Complementary and Alternative Medicine (CAM)
Complementary and alternative medicine (CAM) interventions include therapies not considered to be standard practice in the United States, but are considered part of traditional medical practice in other parts of the world and are widely used by consumers (47). Evidence-based treatments may carry issues of acceptability, appropriateness, accessibility, and the stigma of a mental health clinic setting. Accordingly, CAM approaches have risen in popularity as evidenced by the 438 unpublished, recently completed, or ongoing studies (47). Surveys estimate CAM therapy usage at approximately 36%–38% in the general population and 45% in active duty military, who most commonly use massage and relaxation for stress and pain management (48). Ninety-six percent of VA specialized PTSD treatment programs report use of at least one CAM treatment (49).
In response to the rising popularity of CAM treatments, Strauss and colleagues (46) reviewed the RCTs of CAM for PTSD, finding most of the studies of poor quality. Promising results have been found for meditation, acupuncture, and relaxation for improving PTSD symptoms; however, with the exception of the data on acupuncture, studies were methodologically flawed due to a lack of control groups, unclear randomization and blinding procedures, and small sample sizes (49, 50). Other popular approaches such as yoga or service animals are lacking in empirical data (40). For now, CAM techniques may best be utilized as ancillary approaches for patient self-care, but more evidence is needed before they can be recommended as stand-alone treatments.

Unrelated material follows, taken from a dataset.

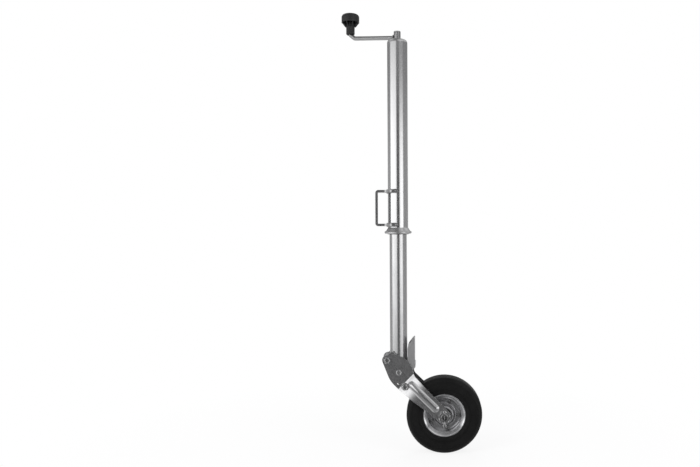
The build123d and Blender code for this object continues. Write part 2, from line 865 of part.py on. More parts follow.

Treatment options for PTSD have advanced in both efficacy and the variety of forms of therapy available to those seeking treatment. Exposure therapy remains the most studied, with other CBT therapies, particularly CPT and EMDR, also found to be highly effective. Due to factors including lack of response to treatment, treatment availability, and the stigma of mental health treatment, alternative and innovative therapies are being developed to address treatment needs. Telemedicine-delivered therapy, virtual reality exposure therapy, medication-enhanced therapies, and CAM therapies are broadening the repertoire of treatment options available to both civilians and service members dealing with the challenge of PTSD.